WHAT YOU WILL DO - Count the lines containing "high" in the entries underneath, and state that count without anything else.

GIVEN RECORDS -
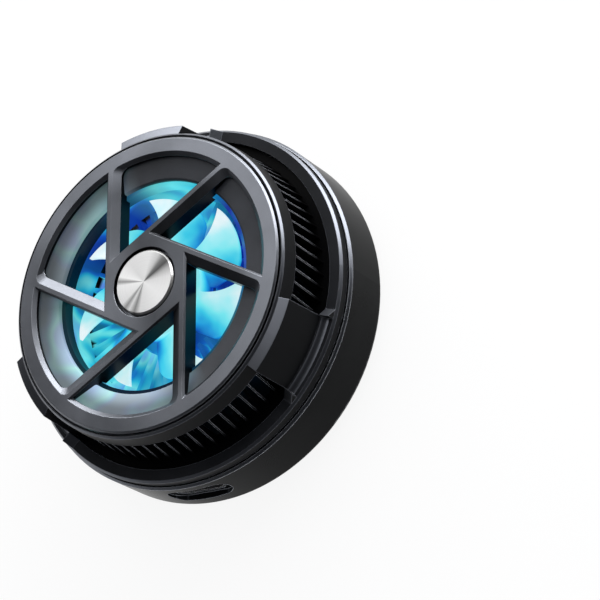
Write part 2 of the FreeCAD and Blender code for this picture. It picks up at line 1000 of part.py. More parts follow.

--

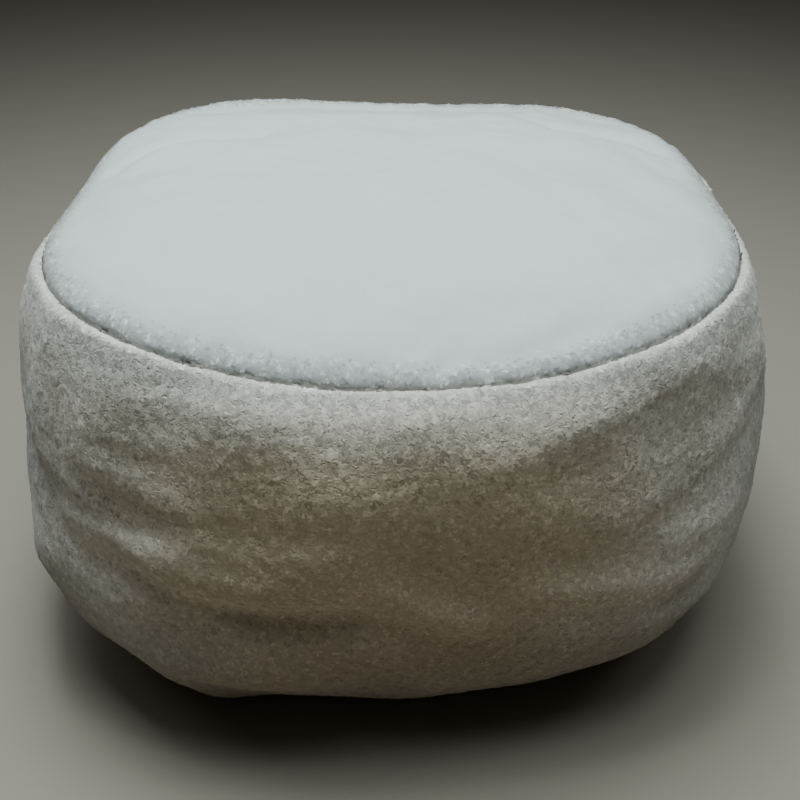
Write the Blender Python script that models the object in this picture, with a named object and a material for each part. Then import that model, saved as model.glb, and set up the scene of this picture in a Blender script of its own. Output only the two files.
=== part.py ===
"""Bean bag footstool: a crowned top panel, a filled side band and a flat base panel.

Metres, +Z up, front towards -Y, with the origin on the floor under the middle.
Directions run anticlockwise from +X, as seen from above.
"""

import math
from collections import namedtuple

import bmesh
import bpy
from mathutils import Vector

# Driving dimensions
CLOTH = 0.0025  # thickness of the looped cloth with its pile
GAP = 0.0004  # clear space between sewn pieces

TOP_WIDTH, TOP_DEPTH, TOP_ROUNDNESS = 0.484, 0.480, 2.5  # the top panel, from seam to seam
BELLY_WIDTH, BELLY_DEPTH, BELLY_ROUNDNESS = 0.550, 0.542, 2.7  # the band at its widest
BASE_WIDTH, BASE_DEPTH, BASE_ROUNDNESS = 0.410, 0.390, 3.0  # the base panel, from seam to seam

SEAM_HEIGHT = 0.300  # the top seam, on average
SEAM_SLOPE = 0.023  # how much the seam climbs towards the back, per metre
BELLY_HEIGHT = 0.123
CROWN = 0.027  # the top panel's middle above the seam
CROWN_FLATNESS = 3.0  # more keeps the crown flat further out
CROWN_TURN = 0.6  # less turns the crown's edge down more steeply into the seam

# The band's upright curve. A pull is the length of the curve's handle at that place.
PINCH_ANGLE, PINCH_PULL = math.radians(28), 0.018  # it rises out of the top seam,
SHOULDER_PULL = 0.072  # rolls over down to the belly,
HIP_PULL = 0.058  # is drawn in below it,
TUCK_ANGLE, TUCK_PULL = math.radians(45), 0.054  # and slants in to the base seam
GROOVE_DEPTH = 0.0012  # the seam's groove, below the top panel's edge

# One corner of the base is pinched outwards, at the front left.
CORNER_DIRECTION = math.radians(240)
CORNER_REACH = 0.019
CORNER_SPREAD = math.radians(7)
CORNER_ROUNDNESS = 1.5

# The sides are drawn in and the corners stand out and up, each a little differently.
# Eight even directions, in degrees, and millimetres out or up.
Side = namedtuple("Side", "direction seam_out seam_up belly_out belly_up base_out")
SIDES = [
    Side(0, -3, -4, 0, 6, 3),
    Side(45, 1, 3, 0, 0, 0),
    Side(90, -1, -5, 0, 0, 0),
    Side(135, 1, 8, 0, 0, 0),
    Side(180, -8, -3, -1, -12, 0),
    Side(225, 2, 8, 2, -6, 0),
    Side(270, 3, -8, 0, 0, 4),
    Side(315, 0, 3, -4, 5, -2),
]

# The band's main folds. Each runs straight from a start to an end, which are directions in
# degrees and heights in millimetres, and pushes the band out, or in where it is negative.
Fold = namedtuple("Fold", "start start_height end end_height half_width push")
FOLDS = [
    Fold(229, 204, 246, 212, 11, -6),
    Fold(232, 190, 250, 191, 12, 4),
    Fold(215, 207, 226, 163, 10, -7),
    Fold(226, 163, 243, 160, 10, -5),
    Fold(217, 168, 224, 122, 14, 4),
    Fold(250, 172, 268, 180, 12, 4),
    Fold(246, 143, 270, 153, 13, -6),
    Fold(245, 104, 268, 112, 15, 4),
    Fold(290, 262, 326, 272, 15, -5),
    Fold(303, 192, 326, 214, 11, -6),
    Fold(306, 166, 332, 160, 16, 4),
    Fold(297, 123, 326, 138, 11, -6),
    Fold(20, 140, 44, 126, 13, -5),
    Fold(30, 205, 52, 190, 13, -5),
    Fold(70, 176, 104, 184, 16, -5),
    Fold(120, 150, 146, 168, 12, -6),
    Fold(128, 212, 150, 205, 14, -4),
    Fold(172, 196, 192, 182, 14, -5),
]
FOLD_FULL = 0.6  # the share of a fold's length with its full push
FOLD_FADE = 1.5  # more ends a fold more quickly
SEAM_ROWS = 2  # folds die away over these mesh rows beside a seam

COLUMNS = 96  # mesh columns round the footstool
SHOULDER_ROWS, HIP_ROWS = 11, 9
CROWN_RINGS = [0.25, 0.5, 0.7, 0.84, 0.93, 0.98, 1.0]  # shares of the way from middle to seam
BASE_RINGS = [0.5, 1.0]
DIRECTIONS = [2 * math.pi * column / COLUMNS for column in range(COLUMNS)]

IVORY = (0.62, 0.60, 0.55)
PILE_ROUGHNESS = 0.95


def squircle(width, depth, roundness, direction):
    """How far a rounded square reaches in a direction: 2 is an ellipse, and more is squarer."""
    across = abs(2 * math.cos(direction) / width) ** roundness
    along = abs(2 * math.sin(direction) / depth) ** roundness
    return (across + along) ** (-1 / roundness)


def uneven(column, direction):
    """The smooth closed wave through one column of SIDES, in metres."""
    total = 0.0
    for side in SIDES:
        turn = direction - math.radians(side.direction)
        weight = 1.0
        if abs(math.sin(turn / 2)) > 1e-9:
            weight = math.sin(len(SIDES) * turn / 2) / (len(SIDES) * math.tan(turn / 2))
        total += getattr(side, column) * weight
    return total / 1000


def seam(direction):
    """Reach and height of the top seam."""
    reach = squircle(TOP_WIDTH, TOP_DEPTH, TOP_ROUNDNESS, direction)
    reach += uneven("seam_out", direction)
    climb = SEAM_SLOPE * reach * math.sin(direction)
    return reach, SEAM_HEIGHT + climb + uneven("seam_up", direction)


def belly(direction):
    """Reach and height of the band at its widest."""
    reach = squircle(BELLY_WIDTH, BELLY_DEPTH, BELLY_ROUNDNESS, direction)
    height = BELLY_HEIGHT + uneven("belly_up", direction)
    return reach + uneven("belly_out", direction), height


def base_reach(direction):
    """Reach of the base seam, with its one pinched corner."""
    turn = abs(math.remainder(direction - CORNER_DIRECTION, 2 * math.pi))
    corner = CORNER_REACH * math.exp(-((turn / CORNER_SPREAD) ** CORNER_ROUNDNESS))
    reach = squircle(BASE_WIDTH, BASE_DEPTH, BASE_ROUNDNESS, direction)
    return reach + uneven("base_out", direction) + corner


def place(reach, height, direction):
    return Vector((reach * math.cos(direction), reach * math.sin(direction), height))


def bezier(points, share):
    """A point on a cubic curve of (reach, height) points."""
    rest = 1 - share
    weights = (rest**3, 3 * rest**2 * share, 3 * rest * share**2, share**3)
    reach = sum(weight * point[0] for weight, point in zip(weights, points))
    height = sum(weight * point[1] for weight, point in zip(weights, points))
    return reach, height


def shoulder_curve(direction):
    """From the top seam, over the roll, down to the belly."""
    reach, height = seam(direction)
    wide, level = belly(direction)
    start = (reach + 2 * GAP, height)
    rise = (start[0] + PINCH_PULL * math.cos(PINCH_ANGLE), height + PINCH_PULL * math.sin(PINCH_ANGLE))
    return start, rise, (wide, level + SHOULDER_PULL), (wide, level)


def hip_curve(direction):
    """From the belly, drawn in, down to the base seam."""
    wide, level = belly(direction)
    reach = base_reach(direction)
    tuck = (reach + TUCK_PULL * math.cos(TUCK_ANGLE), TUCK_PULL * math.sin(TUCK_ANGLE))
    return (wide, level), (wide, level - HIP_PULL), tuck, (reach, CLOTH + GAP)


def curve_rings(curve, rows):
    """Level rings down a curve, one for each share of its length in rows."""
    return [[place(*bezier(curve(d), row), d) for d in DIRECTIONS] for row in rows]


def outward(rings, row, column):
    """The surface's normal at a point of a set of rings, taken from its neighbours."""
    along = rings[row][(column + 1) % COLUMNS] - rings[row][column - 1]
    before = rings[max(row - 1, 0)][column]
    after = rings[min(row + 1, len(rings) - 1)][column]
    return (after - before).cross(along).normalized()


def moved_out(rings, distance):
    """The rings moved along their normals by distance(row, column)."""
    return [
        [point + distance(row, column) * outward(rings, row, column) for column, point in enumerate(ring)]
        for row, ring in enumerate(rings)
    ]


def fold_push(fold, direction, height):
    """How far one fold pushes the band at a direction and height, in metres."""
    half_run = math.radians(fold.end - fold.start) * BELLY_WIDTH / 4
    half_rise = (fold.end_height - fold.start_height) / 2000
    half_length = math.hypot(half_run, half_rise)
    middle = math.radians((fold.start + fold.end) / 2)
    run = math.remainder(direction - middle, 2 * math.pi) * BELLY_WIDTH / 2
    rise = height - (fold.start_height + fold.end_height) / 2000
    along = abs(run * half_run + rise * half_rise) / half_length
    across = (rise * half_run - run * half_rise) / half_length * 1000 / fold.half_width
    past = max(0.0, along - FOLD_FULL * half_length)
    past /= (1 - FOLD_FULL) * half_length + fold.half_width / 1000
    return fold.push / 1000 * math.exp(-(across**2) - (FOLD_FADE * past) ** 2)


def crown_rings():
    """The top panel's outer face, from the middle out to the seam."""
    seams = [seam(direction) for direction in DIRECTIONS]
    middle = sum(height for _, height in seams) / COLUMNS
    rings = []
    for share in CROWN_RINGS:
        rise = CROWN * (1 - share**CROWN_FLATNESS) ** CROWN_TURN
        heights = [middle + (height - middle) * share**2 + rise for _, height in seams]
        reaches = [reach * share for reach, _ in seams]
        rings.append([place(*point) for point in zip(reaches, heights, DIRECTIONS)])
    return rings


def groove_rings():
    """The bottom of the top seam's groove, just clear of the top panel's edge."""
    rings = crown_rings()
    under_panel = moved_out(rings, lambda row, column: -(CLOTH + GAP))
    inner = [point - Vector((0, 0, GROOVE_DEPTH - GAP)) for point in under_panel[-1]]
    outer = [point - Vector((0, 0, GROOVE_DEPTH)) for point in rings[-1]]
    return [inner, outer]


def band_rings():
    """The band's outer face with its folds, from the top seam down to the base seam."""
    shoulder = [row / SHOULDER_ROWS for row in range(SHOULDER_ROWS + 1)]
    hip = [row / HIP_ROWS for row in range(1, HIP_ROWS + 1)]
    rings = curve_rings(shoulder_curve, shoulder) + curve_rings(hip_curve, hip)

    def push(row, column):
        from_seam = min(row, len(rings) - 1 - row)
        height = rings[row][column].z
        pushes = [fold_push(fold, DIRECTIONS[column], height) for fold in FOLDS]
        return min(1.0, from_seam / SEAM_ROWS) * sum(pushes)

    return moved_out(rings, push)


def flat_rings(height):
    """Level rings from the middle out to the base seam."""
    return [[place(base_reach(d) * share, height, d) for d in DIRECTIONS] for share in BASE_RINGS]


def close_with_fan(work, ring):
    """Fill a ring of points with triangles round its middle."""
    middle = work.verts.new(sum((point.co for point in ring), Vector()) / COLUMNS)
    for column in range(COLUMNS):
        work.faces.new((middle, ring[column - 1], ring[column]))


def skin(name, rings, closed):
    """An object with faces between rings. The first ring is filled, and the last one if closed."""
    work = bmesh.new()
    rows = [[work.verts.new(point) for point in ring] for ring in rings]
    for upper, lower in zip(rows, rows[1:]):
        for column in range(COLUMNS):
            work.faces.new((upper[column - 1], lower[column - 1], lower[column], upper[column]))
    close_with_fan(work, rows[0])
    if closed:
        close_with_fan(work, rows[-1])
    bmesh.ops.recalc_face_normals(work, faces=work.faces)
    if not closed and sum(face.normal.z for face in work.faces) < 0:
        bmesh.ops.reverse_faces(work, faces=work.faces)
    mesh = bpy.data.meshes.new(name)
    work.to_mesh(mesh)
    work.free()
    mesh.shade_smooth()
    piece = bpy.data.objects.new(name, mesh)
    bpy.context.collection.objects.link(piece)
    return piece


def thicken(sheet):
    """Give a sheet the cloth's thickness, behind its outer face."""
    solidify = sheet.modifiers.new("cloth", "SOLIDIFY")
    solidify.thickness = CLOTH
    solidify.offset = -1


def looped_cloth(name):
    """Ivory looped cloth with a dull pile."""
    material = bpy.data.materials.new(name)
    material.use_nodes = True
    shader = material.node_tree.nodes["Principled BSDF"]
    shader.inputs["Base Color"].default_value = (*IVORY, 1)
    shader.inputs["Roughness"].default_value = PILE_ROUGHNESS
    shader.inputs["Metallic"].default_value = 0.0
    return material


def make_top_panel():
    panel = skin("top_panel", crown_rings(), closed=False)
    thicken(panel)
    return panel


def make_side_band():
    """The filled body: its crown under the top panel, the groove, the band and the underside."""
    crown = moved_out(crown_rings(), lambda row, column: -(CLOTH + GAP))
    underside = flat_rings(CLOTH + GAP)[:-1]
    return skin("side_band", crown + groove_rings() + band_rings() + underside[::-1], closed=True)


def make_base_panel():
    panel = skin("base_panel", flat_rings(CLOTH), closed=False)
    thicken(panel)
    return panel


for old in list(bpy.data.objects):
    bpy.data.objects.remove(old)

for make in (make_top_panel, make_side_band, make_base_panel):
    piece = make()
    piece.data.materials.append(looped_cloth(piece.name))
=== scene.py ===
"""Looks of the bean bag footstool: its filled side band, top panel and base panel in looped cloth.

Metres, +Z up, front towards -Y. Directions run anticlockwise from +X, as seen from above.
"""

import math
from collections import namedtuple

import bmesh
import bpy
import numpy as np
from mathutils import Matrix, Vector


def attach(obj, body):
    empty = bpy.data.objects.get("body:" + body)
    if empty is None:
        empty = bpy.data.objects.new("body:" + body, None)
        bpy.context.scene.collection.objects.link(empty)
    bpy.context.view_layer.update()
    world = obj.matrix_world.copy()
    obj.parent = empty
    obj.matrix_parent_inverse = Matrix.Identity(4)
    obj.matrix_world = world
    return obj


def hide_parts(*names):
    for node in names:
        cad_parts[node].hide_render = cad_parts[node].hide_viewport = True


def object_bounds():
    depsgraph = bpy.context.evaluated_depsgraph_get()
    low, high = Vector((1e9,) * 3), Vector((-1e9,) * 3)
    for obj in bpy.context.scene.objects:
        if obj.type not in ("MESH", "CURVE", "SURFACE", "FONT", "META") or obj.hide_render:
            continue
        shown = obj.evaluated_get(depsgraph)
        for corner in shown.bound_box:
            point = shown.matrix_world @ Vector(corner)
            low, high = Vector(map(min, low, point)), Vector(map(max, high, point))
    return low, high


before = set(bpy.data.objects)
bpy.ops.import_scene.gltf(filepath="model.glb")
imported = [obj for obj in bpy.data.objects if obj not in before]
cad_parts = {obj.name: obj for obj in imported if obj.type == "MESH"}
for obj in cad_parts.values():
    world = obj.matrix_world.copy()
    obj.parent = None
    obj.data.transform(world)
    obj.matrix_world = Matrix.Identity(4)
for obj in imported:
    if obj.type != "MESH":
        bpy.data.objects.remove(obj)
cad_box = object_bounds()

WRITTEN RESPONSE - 3